The house, which Chen calls a “machine for entertaining,” was such a vast project that it easily lent itself to sharing the wealth. Its pockets of computational ornamentation and numerous custom furnishings are the results of collaborations with American artists, craftspeople, and furniture designers. Chen also tapped one of his American Academy in Rome colleagues, the artist Sarah Oppenheimer, to develop a custom skylight in the penthouse. For much of the furniture, Chen went to Colony, an independent gallery on Canal Street founded by Jean Lin. The commissions for pieces from KWH, Meg Callahan, Egg Collective, Hiroko Takeda, and Vonnegut Kraft, among others, helped Lin solidify her then-fledgling co-op and pushed some of its designers into new territory.
Bedrooms and private spaces are sandwiched between living and entertaining areas on the top and bottom floors.
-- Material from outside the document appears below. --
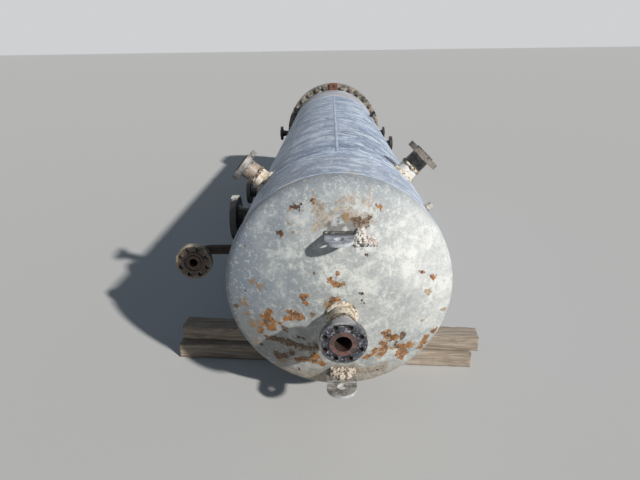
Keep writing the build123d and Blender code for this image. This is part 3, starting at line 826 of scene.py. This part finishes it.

Two richly wrought staircases—one in fumed white oak, the other a travertine stair, featuring faceted geometry and steel and bronze railings set in moiré patterns—form a continuous visual thread that winds through all six floors.
Chen made sure to hint at the details to be discovered throughout the house upon entry: The parlor vestibule ceiling is a billowing horizontal sculpture that references the egg and dart moldings of the original town house’s facade. The spacing of the molding determines that of ridges in the ceiling, which were carved using a spherical CNC bit. The folds of the ceiling were designed to house light fixtures and sprinklers, but they also establish a dialogue between the historical context and a contemporary residence. “For us, craft becomes the way that we mediate that transition,” says Chen.
Since the completion of the town house in 2017, Chen has been working on other unconventional residential projects that he lovingly calls “a little weird,” as well as a ground-up rental building in Brooklyn’s Prospect-Lefferts Gardens neighborhood that will have a market on the first floor, part of the city’s Fresh Retail Expansion to Support Health program to prevent food deserts. But the architect is perhaps most excited about two library commissions—one for the architecture department at Pratt that puts his expertise in small multiuse spaces to the test, and a pro bono project for children at a shelter in the Bronx called the Concourse House—that he hopes will be stepping-stones to larger commissions and cultural works. With these new undertakings, Chen continues his support of collaborators who are local, independent designers and artists, just as he did with the town house. As he puts it, “I wanted to pay it forward wherever possible.”